------ Material provided ------

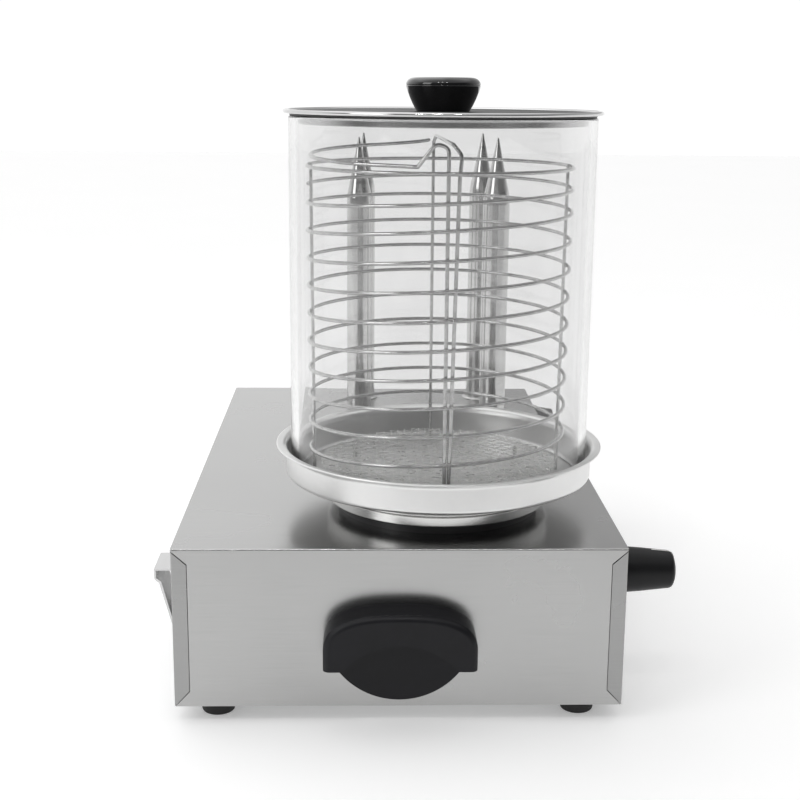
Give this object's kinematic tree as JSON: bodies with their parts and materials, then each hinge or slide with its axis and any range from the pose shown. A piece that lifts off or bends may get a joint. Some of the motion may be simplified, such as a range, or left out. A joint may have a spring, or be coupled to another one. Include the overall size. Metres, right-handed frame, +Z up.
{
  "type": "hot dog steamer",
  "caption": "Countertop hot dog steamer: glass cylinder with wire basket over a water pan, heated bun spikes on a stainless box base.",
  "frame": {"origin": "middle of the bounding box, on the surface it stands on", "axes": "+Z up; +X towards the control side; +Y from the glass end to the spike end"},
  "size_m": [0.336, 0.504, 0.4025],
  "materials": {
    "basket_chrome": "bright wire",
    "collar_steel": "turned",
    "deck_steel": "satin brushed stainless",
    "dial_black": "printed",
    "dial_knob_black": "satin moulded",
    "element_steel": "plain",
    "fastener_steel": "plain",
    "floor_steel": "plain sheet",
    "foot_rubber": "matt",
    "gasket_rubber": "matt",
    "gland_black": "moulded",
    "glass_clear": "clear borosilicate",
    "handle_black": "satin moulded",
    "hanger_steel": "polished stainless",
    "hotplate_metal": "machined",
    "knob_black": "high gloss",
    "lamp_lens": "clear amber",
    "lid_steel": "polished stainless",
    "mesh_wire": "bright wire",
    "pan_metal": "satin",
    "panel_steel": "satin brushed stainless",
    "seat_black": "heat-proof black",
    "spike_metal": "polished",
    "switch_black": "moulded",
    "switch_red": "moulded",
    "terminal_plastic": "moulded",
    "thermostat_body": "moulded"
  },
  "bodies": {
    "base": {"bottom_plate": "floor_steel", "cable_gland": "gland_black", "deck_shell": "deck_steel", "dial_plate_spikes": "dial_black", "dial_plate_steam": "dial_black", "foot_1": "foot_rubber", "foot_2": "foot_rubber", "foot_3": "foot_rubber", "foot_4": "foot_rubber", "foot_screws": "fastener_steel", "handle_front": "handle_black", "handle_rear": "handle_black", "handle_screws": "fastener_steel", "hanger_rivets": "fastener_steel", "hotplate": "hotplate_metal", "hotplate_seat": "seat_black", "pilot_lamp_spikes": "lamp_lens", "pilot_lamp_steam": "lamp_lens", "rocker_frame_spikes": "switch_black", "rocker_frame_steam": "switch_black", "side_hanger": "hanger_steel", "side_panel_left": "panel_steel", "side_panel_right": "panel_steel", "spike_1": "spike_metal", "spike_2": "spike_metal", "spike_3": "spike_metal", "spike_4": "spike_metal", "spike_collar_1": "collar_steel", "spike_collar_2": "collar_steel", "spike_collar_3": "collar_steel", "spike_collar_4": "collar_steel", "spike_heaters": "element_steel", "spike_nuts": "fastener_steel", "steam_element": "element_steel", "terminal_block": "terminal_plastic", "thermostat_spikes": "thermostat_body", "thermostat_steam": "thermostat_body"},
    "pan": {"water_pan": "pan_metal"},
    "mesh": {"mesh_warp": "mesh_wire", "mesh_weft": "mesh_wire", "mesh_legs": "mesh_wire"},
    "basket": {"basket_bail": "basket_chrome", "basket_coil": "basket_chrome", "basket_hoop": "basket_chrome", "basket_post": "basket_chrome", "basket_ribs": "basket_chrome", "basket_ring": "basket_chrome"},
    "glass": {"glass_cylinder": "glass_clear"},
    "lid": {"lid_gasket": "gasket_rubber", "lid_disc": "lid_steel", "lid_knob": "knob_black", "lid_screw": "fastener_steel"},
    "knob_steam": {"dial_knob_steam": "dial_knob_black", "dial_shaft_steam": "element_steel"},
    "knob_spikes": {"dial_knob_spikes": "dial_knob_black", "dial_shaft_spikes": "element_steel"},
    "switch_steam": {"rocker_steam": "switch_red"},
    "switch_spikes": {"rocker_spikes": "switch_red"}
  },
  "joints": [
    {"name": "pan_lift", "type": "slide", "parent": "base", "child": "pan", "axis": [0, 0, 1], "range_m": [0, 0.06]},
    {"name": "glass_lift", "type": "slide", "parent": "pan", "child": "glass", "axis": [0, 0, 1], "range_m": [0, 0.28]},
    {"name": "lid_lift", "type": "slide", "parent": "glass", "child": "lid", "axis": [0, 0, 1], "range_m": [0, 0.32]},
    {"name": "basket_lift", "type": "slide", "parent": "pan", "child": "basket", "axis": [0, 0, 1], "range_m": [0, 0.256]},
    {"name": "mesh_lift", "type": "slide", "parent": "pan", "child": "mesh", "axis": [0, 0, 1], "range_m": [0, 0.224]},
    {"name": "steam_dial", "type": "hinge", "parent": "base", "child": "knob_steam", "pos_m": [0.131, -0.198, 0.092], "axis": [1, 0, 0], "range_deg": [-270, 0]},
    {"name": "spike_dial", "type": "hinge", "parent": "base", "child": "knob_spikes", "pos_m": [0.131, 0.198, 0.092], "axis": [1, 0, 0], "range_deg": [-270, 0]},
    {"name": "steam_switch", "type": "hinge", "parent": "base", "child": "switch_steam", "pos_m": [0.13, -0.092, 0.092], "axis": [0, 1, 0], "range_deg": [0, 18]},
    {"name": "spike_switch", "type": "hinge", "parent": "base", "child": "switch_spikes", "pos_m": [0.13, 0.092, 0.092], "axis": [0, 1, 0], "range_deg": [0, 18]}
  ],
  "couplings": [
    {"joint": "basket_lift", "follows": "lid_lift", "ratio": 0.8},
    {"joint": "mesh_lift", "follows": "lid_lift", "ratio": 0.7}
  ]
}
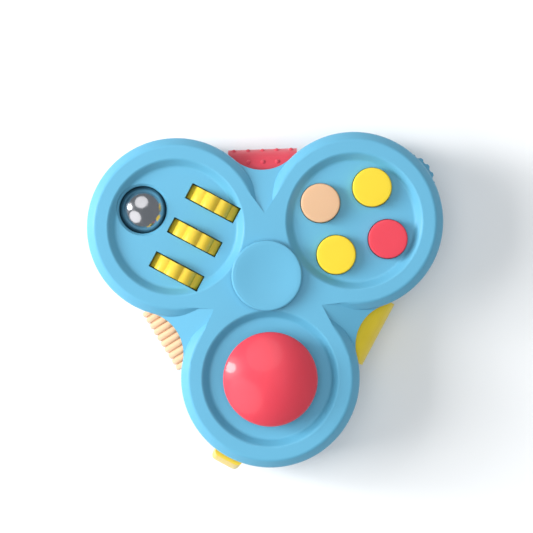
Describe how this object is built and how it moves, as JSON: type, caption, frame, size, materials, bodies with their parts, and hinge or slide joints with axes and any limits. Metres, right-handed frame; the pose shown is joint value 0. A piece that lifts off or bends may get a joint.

------

--- The request ---
Reproduce the records above exactly as they appear.

--- Task result ---
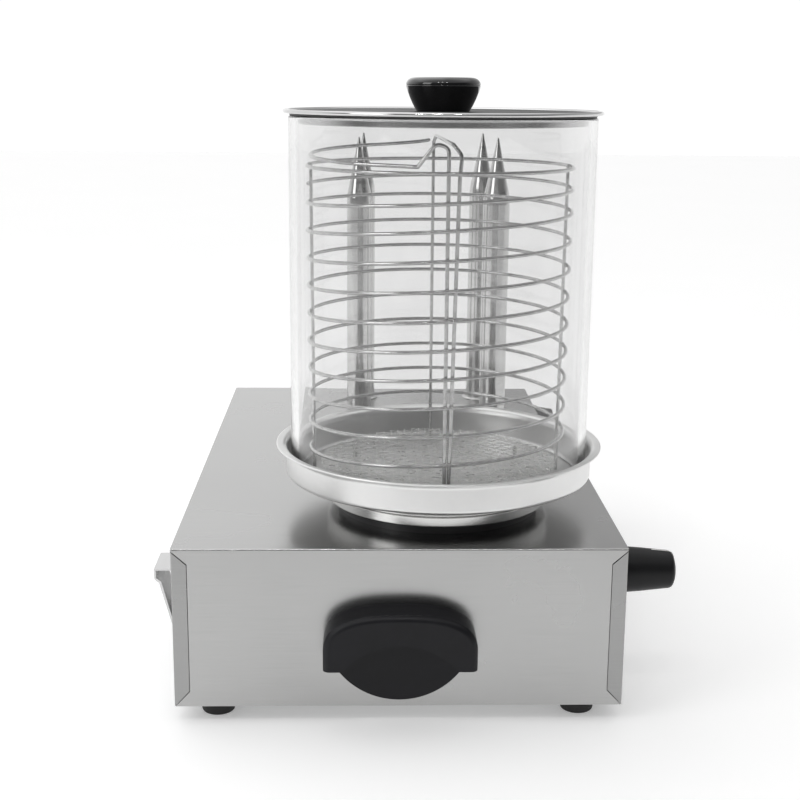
Give this object's kinematic tree as JSON: bodies with their parts and materials, then each hinge or slide with its axis and any range from the pose shown. A piece that lifts off or bends may get a joint. Some of the motion may be simplified, such as a range, or left out. A joint may have a spring, or be coupled to another one. Include the overall size. Metres, right-handed frame, +Z up.
{
  "type": "hot dog steamer",
  "caption": "Countertop hot dog steamer: glass cylinder with wire basket over a water pan, heated bun spikes on a stainless box base.",
  "frame": {"origin": "middle of the bounding box, on the surface it stands on", "axes": "+Z up; +X towards the control side; +Y from the glass end to the spike end"},
  "size_m": [0.336, 0.504, 0.4025],
  "materials": {
    "basket_chrome": "bright wire",
    "collar_steel": "turned",
    "deck_steel": "satin brushed stainless",
    "dial_black": "printed",
    "dial_knob_black": "satin moulded",
    "element_steel": "plain",
    "fastener_steel": "plain",
    "floor_steel": "plain sheet",
    "foot_rubber": "matt",
    "gasket_rubber": "matt",
    "gland_black": "moulded",
    "glass_clear": "clear borosilicate",
    "handle_black": "satin moulded",
    "hanger_steel": "polished stainless",
    "hotplate_metal": "machined",
    "knob_black": "high gloss",
    "lamp_lens": "clear amber",
    "lid_steel": "polished stainless",
    "mesh_wire": "bright wire",
    "pan_metal": "satin",
    "panel_steel": "satin brushed stainless",
    "seat_black": "heat-proof black",
    "spike_metal": "polished",
    "switch_black": "moulded",
    "switch_red": "moulded",
    "terminal_plastic": "moulded",
    "thermostat_body": "moulded"
  },
  "bodies": {
    "base": {"bottom_plate": "floor_steel", "cable_gland": "gland_black", "deck_shell": "deck_steel", "dial_plate_spikes": "dial_black", "dial_plate_steam": "dial_black", "foot_1": "foot_rubber", "foot_2": "foot_rubber", "foot_3": "foot_rubber", "foot_4": "foot_rubber", "foot_screws": "fastener_steel", "handle_front": "handle_black", "handle_rear": "handle_black", "handle_screws": "fastener_steel", "hanger_rivets": "fastener_steel", "hotplate": "hotplate_metal", "hotplate_seat": "seat_black", "pilot_lamp_spikes": "lamp_lens", "pilot_lamp_steam": "lamp_lens", "rocker_frame_spikes": "switch_black", "rocker_frame_steam": "switch_black", "side_hanger": "hanger_steel", "side_panel_left": "panel_steel", "side_panel_right": "panel_steel", "spike_1": "spike_metal", "spike_2": "spike_metal", "spike_3": "spike_metal", "spike_4": "spike_metal", "spike_collar_1": "collar_steel", "spike_collar_2": "collar_steel", "spike_collar_3": "collar_steel", "spike_collar_4": "collar_steel", "spike_heaters": "element_steel", "spike_nuts": "fastener_steel", "steam_element": "element_steel", "terminal_block": "terminal_plastic", "thermostat_spikes": "thermostat_body", "thermostat_steam": "thermostat_body"},
    "pan": {"water_pan": "pan_metal"},
    "mesh": {"mesh_warp": "mesh_wire", "mesh_weft": "mesh_wire", "mesh_legs": "mesh_wire"},
    "basket": {"basket_bail": "basket_chrome", "basket_coil": "basket_chrome", "basket_hoop": "basket_chrome", "basket_post": "basket_chrome", "basket_ribs": "basket_chrome", "basket_ring": "basket_chrome"},
    "glass": {"glass_cylinder": "glass_clear"},
    "lid": {"lid_gasket": "gasket_rubber", "lid_disc": "lid_steel", "lid_knob": "knob_black", "lid_screw": "fastener_steel"},
    "knob_steam": {"dial_knob_steam": "dial_knob_black", "dial_shaft_steam": "element_steel"},
    "knob_spikes": {"dial_knob_spikes": "dial_knob_black", "dial_shaft_spikes": "element_steel"},
    "switch_steam": {"rocker_steam": "switch_red"},
    "switch_spikes": {"rocker_spikes": "switch_red"}
  },
  "joints": [
    {"name": "pan_lift", "type": "slide", "parent": "base", "child": "pan", "axis": [0, 0, 1], "range_m": [0, 0.06]},
    {"name": "glass_lift", "type": "slide", "parent": "pan", "child": "glass", "axis": [0, 0, 1], "range_m": [0, 0.28]},
    {"name": "lid_lift", "type": "slide", "parent": "glass", "child": "lid", "axis": [0, 0, 1], "range_m": [0, 0.32]},
    {"name": "basket_lift", "type": "slide", "parent": "pan", "child": "basket", "axis": [0, 0, 1], "range_m": [0, 0.256]},
    {"name": "mesh_lift", "type": "slide", "parent": "pan", "child": "mesh", "axis": [0, 0, 1], "range_m": [0, 0.224]},
    {"name": "steam_dial", "type": "hinge", "parent": "base", "child": "knob_steam", "pos_m": [0.131, -0.198, 0.092], "axis": [1, 0, 0], "range_deg": [-270, 0]},
    {"name": "spike_dial", "type": "hinge", "parent": "base", "child": "knob_spikes", "pos_m": [0.131, 0.198, 0.092], "axis": [1, 0, 0], "range_deg": [-270, 0]},
    {"name": "steam_switch", "type": "hinge", "parent": "base", "child": "switch_steam", "pos_m": [0.13, -0.092, 0.092], "axis": [0, 1, 0], "range_deg": [0, 18]},
    {"name": "spike_switch", "type": "hinge", "parent": "base", "child": "switch_spikes", "pos_m": [0.13, 0.092, 0.092], "axis": [0, 1, 0], "range_deg": [0, 18]}
  ],
  "couplings": [
    {"joint": "basket_lift", "follows": "lid_lift", "ratio": 0.8},
    {"joint": "mesh_lift", "follows": "lid_lift", "ratio": 0.7}
  ]
}
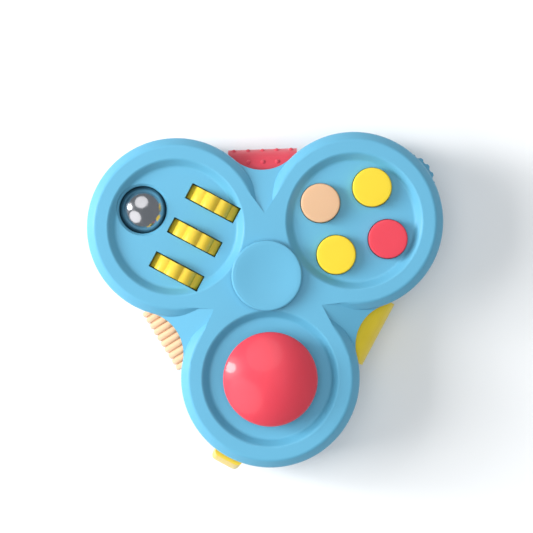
Describe how this object is built and how it moves, as JSON: type, caption, frame, size, materials, bodies with their parts, and hinge or slide joints with axes and any limits. Metres, right-handed frame; the pose shown is joint value 0. A piece that lifts off or bends may get a joint.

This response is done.